'''

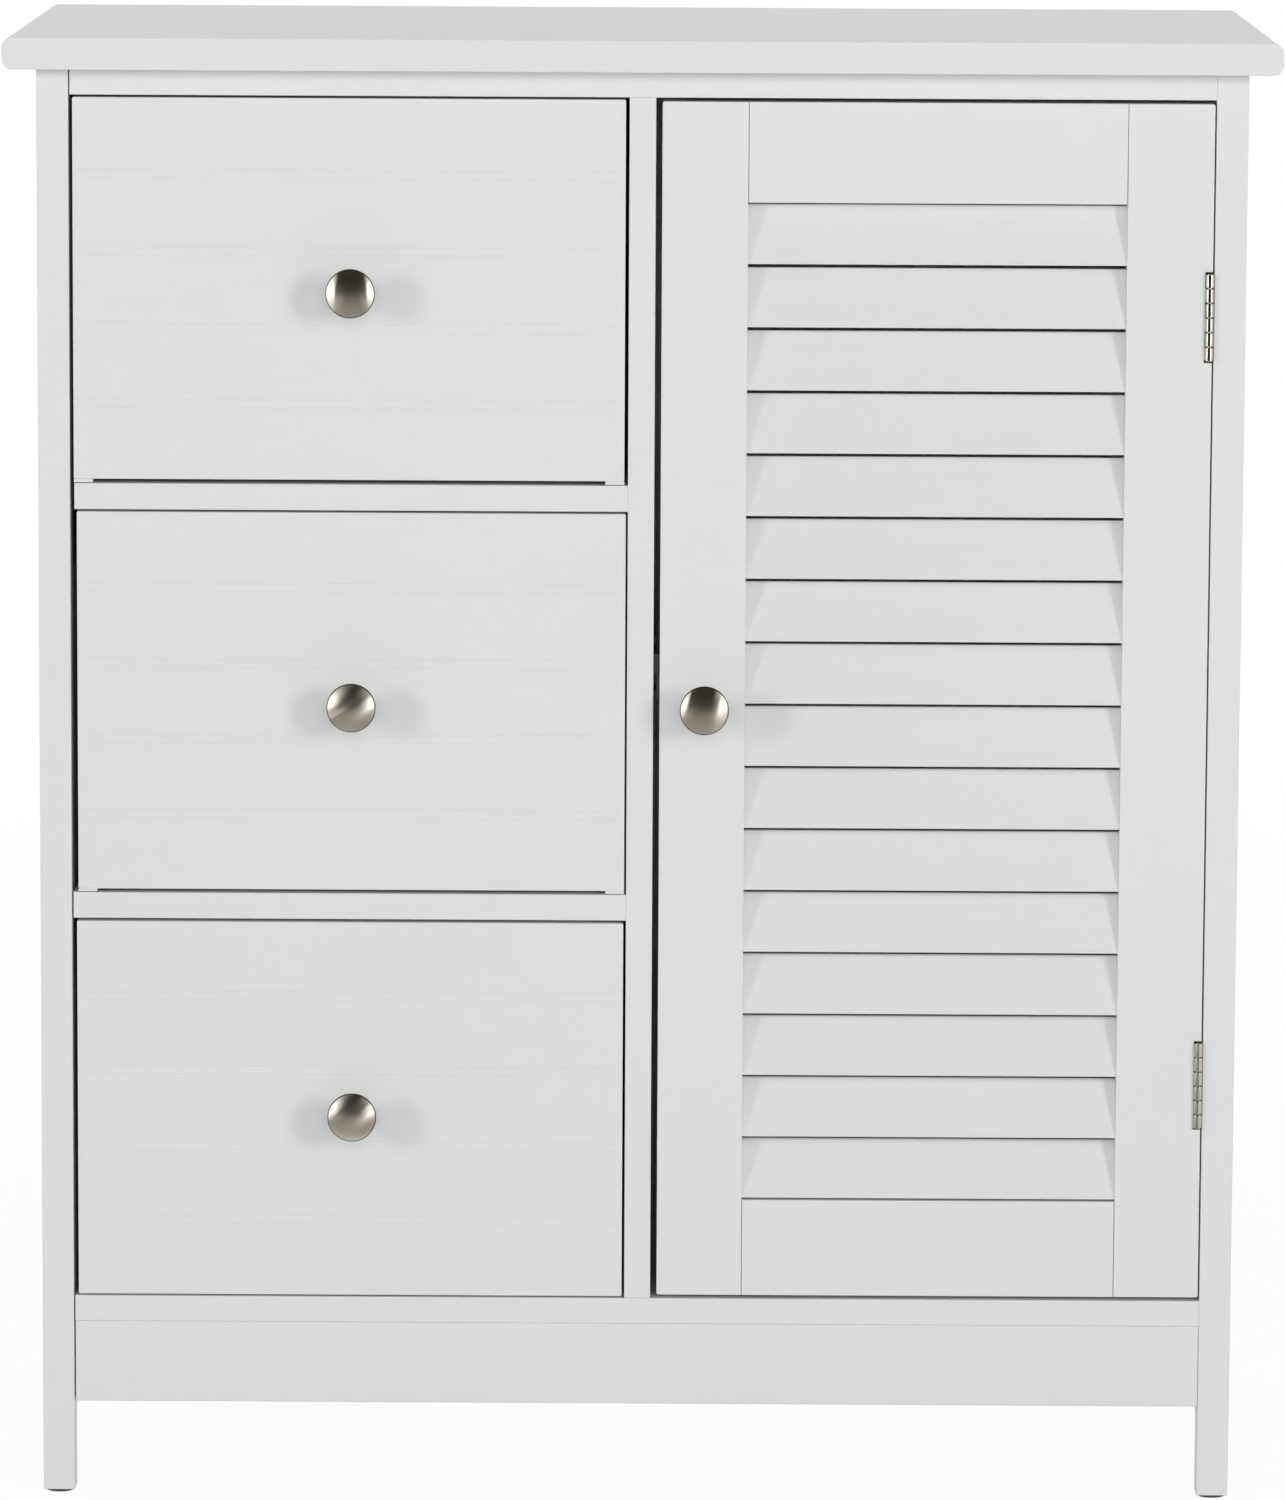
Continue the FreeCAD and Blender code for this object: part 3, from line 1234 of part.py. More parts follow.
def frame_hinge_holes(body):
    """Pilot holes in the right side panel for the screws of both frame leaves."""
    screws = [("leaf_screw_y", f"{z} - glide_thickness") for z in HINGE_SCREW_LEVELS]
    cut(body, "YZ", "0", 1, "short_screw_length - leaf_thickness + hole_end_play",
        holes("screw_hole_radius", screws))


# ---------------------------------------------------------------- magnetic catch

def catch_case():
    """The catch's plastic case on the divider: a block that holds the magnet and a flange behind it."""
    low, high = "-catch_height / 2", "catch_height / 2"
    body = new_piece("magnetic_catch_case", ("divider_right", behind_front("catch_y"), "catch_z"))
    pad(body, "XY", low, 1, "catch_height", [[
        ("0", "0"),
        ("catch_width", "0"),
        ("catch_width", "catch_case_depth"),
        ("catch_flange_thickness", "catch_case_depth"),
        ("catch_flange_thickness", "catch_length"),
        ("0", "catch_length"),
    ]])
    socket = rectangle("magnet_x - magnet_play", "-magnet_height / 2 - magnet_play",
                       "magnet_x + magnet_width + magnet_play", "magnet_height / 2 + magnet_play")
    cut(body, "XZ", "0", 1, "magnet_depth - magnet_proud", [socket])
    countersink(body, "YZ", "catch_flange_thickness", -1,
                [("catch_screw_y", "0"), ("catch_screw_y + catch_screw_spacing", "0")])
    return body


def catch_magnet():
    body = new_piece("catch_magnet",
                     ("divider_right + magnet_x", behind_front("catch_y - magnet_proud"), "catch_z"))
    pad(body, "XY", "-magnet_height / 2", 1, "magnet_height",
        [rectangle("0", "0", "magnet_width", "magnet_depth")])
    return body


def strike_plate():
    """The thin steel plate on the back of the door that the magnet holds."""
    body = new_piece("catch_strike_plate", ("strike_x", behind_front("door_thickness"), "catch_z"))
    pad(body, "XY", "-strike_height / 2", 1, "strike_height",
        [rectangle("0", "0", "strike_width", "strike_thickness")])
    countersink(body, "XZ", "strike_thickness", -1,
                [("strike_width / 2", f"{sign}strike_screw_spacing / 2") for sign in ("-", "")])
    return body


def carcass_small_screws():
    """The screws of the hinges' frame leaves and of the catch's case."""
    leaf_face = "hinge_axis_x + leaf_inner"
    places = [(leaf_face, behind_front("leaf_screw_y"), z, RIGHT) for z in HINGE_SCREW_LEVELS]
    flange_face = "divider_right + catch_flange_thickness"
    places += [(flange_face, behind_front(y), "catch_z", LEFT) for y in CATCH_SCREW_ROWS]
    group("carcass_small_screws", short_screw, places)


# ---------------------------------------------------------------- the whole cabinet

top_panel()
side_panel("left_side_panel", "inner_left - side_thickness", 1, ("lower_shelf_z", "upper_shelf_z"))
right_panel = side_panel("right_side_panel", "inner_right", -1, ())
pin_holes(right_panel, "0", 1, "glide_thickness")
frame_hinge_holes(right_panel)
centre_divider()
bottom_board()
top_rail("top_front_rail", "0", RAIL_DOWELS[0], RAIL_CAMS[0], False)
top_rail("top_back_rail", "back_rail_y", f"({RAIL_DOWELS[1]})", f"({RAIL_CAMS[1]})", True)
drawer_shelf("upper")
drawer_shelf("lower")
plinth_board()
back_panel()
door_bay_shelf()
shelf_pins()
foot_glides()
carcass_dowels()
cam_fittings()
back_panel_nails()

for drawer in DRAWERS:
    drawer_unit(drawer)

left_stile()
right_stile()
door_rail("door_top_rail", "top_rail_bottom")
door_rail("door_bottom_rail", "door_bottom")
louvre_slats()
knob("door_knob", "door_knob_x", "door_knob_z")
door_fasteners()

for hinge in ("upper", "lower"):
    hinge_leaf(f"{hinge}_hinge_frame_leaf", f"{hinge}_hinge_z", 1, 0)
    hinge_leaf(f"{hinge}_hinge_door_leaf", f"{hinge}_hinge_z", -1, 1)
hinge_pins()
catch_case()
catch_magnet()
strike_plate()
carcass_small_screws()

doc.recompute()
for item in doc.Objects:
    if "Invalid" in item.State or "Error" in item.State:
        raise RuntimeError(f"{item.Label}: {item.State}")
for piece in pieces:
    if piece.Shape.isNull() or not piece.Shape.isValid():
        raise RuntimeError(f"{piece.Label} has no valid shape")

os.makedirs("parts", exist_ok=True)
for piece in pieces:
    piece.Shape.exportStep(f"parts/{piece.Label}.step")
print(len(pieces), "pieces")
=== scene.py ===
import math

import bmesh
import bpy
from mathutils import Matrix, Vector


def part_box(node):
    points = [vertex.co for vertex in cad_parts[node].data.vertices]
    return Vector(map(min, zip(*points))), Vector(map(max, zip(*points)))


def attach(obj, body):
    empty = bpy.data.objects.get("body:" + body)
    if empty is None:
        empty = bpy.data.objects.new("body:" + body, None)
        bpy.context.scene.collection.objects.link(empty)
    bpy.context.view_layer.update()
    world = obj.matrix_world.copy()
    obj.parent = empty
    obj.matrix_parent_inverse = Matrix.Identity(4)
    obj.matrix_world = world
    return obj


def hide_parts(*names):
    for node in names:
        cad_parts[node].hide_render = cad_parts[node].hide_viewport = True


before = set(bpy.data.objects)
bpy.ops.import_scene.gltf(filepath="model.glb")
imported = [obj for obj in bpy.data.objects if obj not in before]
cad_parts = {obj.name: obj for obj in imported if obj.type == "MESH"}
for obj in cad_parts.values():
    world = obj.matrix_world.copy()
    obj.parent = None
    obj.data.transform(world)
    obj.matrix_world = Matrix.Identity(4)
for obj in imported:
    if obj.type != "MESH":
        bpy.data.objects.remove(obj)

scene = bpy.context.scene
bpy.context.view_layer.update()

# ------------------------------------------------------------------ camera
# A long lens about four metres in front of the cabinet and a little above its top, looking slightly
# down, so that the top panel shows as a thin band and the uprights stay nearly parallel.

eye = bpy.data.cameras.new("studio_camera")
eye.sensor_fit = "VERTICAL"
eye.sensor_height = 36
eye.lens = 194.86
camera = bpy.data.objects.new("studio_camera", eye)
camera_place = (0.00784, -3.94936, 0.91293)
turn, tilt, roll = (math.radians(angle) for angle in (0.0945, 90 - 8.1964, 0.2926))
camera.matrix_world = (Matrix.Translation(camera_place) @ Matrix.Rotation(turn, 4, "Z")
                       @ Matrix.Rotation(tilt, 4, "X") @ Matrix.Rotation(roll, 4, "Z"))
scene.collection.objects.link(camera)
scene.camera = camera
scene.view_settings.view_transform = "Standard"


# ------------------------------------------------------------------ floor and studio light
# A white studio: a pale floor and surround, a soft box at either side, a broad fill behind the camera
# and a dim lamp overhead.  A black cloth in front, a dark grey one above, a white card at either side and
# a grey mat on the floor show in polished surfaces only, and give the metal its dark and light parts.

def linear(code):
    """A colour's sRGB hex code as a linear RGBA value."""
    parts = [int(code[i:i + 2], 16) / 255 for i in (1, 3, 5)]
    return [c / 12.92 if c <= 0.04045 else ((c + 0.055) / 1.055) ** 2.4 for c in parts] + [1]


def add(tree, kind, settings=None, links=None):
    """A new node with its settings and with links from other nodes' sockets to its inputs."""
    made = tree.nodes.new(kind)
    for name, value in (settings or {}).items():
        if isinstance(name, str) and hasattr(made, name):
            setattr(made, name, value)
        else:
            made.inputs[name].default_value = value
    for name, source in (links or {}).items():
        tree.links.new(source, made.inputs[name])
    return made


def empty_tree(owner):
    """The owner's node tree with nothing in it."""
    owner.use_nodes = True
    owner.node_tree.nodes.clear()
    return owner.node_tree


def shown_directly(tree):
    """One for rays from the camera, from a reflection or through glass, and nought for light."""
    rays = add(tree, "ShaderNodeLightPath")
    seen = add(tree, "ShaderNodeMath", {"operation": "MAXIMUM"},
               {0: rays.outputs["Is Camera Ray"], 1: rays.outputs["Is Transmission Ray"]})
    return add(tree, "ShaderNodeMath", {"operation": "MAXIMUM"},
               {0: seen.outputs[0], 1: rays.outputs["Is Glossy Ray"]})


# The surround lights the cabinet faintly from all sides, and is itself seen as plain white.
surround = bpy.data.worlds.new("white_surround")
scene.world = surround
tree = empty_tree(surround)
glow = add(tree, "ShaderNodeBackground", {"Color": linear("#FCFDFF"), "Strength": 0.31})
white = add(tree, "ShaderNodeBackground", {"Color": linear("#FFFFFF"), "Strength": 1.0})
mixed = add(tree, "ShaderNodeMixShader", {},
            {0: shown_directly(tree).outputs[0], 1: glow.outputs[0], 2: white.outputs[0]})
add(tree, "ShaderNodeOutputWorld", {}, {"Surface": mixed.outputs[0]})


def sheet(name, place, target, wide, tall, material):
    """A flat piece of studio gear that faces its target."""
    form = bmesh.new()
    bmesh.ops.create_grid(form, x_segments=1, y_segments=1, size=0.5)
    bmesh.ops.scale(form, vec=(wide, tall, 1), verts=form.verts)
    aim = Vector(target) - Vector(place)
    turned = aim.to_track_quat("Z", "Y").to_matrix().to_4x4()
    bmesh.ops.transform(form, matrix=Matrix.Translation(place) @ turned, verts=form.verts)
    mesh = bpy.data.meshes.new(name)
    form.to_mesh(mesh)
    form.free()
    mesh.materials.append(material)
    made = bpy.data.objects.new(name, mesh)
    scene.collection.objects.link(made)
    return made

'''

# SHORT TASK
Please return, exactly as they appear, the lines starting at the one that contains "for drawer in" and ending at the one that contains "for node in".

# THE SOLUTION
for drawer in DRAWERS:
    drawer_unit(drawer)

left_stile()
right_stile()
door_rail("door_top_rail", "top_rail_bottom")
door_rail("door_bottom_rail", "door_bottom")
louvre_slats()
knob("door_knob", "door_knob_x", "door_knob_z")
door_fasteners()

for hinge in ("upper", "lower"):
    hinge_leaf(f"{hinge}_hinge_frame_leaf", f"{hinge}_hinge_z", 1, 0)
    hinge_leaf(f"{hinge}_hinge_door_leaf", f"{hinge}_hinge_z", -1, 1)
hinge_pins()
catch_case()
catch_magnet()
strike_plate()
carcass_small_screws()

doc.recompute()
for item in doc.Objects:
    if "Invalid" in item.State or "Error" in item.State:
        raise RuntimeError(f"{item.Label}: {item.State}")
for piece in pieces:
    if piece.Shape.isNull() or not piece.Shape.isValid():
        raise RuntimeError(f"{piece.Label} has no valid shape")

os.makedirs("parts", exist_ok=True)
for piece in pieces:
    piece.Shape.exportStep(f"parts/{piece.Label}.step")
print(len(pieces), "pieces")
=== scene.py ===
import math

import bmesh
import bpy
from mathutils import Matrix, Vector


def part_box(node):
    points = [vertex.co for vertex in cad_parts[node].data.vertices]
    return Vector(map(min, zip(*points))), Vector(map(max, zip(*points)))


def attach(obj, body):
    empty = bpy.data.objects.get("body:" + body)
    if empty is None:
        empty = bpy.data.objects.new("body:" + body, None)
        bpy.context.scene.collection.objects.link(empty)
    bpy.context.view_layer.update()
    world = obj.matrix_world.copy()
    obj.parent = empty
    obj.matrix_parent_inverse = Matrix.Identity(4)
    obj.matrix_world = world
    return obj


def hide_parts(*names):
    for node in names:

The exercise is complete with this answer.